My impression is that the words of ancient Greek were no more 'accurate' (=precise) than those of any other language, but that we moderns simply took advantage of their availability and adaptability to coin our modern precise scientific/technical terms.


----------



## Hulalessar

Αγγελος said:


> It was the  word 'accuracy' that I took exception to. It is odd that you should mention the word 'scene', which, as you know, originally meant (and still means) 'tent' in Greek.

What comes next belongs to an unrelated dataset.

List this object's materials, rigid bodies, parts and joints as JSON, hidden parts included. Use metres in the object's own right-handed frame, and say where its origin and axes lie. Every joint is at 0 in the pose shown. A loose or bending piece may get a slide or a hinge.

Of course, our remote ancestors, having invented the theater, needed a word for the scene... and took one that already existed in their language. Likewise, in inventing geometry, they took the existing  words 'cube' (=die), 'cone' (=pine cone) and 'sphere' (=ball) and used them to denote the corresponding solids. It was we moderns who specialized those words in their theatrical / mathematical sense.

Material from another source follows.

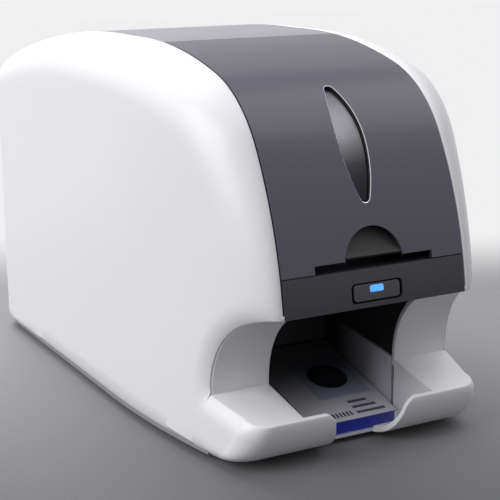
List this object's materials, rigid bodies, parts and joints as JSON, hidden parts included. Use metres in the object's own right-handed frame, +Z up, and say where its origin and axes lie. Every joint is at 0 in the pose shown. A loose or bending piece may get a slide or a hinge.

Very telling points. English has mined Greek for scientific terms. German has (at least in part - I cannot speak for the totality since I have never studied German) adopted the Greek way. English has "hydrogen" while German has "Wasserstoff". Of course the Greeks did not have an ancient language to mine.



Αγγελος said:


> My impression is that the words of ancient Greek were no more 'accurate' (=precise) than those of any other language, but that we moderns simply took advantage of their availability and adaptability to coin our modern precise scientific/technical terms.



Agreed. No language is more precise than any other; they are just differ in the ways they are precise.


----------



## ianis

ioanell said:


> ianis, we also have the same saying, a very old one, reading in Greek: "Γάιδαρο τού χαρίζουνε και τον κοιτά στα δόντια" or in another, slightly differentiated, version: "Σε χαρισμένο γάιδαρο [ή άλογο] τα δόντια δεν κοιτάνε", the meaning being "When you are given an important gift, it's foolishness and ungratefulness on your part to look for defects and imperfections on it".



The problem in this case, of course, like you pointed out is that if one wants to follow the more scientifically established theories it may be necessary some examination if one does not want to give the horse away.

Found an article, although got lost after a while, about the  digamma that has some very different opinions including that it entered the latin alphabet as F from the Phoenicians via the Etruscans and not via the Greeks. Unless one believes the Phoenicians were Greeks like it seems to be the case in the alternative theory.


----------



## Perseas

ianis said:


> Found an article, although got lost after a while, about the  digamma that has some very different opinions including that it entered the latin alphabet as F from the Phoenicians via the Etruscans and not via the Greeks.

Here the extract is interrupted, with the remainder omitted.